Tampa officials working to keep MacDill open
By Times Staff
Published April 13, 2005
TAMPA - MacDill Air Force Base has occupied the Tampa peninsula since the outset of World War II, and city officials want to keep it there.
With talk of bases being closed, Tampa city officials are planning a show of support over the coming year that includes a careful study of land uses around the base to protect it from interference with traffic flow and flight paths.
The city also plans to spend about $700,000 in money from a grant to create a buffer zone around the base by purchasing land along its periphery.
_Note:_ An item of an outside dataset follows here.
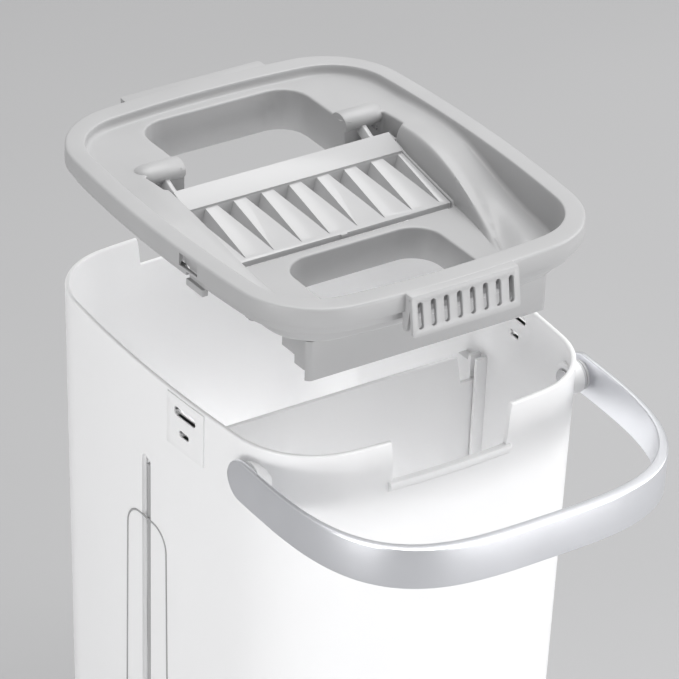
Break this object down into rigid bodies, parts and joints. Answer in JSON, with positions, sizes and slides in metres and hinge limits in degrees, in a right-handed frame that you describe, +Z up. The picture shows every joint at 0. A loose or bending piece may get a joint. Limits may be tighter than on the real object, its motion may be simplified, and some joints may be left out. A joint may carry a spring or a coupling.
{
  "type": "flat mop bucket with wringer lid",
  "caption": "Tall flat-mop bucket with a lift-off lid that carries wash and wringing openings and a sprung, finned pressing plate, and a swinging band handle.",
  "frame": {"origin": "middle of the bucket's underside, on the floor", "axes": "+Z up, -Y toward the front short side with the finger notch and the handle, +X across the bucket"},
  "size_m": [0.224, 0.3563, 0.448],
  "materials": {
    "bucket_plastic": "smooth, slightly see-through white",
    "divider_plastic": "smooth white",
    "bush_plastic": "satin grey",
    "handle_metal": "satin silver",
    "pin_steel": "bright",
    "lid_plastic": "fine satin light grey",
    "skirt_plastic": "fine satin grey",
    "plate_plastic": "smooth white",
    "blade_rubber": "soft dark grey"
  },
  "bodies": {
    "bucket": {"bucket_shell": "bucket_plastic", "divider": "divider_plastic", "pivot_bush_left": "bush_plastic", "pivot_bush_right": "bush_plastic"},
    "handle": {"handle_band": "handle_metal", "handle_pin_left": "pin_steel", "handle_pin_right": "pin_steel", "handle_washer_left": "bush_plastic", "handle_washer_right": "bush_plastic"},
    "lid": {"lid_frame": "lid_plastic", "wringer_skirt": "skirt_plastic", "skirt_screws": "pin_steel", "scraper_bar": "skirt_plastic", "scraper_blade": "blade_rubber", "wash_comb": "plate_plastic", "hinge_pin_left": "pin_steel", "hinge_pin_right": "pin_steel", "torsion_spring_left": "pin_steel", "torsion_spring_right": "pin_steel"},
    "plate": {"wringer_plate": "plate_plastic"},
    "clip_left": {"side_clip_left": "lid_plastic"},
    "clip_right": {"side_clip_right": "lid_plastic"}
  },
  "joints": [
    {"name": "lid_lift", "type": "slide", "parent": "bucket", "child": "lid", "axis": [0, 0, 1], "range_m": [-0.0767, 0]},
    {"name": "handle_swing", "type": "hinge", "parent": "bucket", "child": "handle", "pos_m": [0, -0.097, 0.341], "axis": [1, 0, 0], "range_deg": [-62, 65]},
    {"name": "plate_tilt", "type": "hinge", "parent": "lid", "child": "plate", "pos_m": [0, 0.062, 0.439], "axis": [1, 0, 0], "range_deg": [0, 10], "stiffness_Nm_per_rad": 1.5, "springref_deg": -3.44},
    {"name": "clip_left_slide", "type": "slide", "parent": "lid", "child": "clip_left", "axis": [-1, 0, 0], "range_m": [0, 0.0024]},
    {"name": "clip_right_slide", "type": "slide", "parent": "lid", "child": "clip_right", "axis": [1, 0, 0], "range_m": [0, 0.0024]}
  ]
}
The land use study, in the works for more than a year, has become a priority for local officials now that the Pentagon has announced plans to close up to 80 of the country's 100 military bases. A recommendation on closures is due in mid-May.
City and county officials want to make it clear they won't allow urban growth to interfere with the base's operations.
The study will help determine what is built around MacDill. The aim is to keep civilians from crowding the military base, for the benefit of all involved.
"The last thing you want to do is encourage density in a potential crash zone," said City Council member John Dingfelder. In March, former U.S. Rep. Sam Gibbons told the City Council they should prepare for the possible loss of MacDill by coming up with a redevelopment plan for the 5,000 acres of waterfront property.
Bodies found on ship remain unidentified
TAMPA - Investigators still aren't sure of the nationalities of two people whose decomposing bodies were removed from the hold of a cargo ship at the Port of Tampa Monday, but U.S. Immigration and Customs Enforcement is investigating the incident as a case of human smuggling.
Dick Bailey, office manager for the Hillsborough County Medical Examiner's Office, said the autopsies would begin Tuesday afternoon and continue through today.
The two found inside the belly of th e Ocean Belle might have been dead for as long as two weeks, according to the medical examiner's office. They were removed Monday afternoon, several hours after the freighter ship docked at the port at 3701 Causeway Blvd.
Tampa Fire Rescue spokesman Capt. Bill Wade said Ocean Belle crew members first detected the nauseating smell April 7, one day after the Panamanian ship left the Dominican Republic headed for Tampa.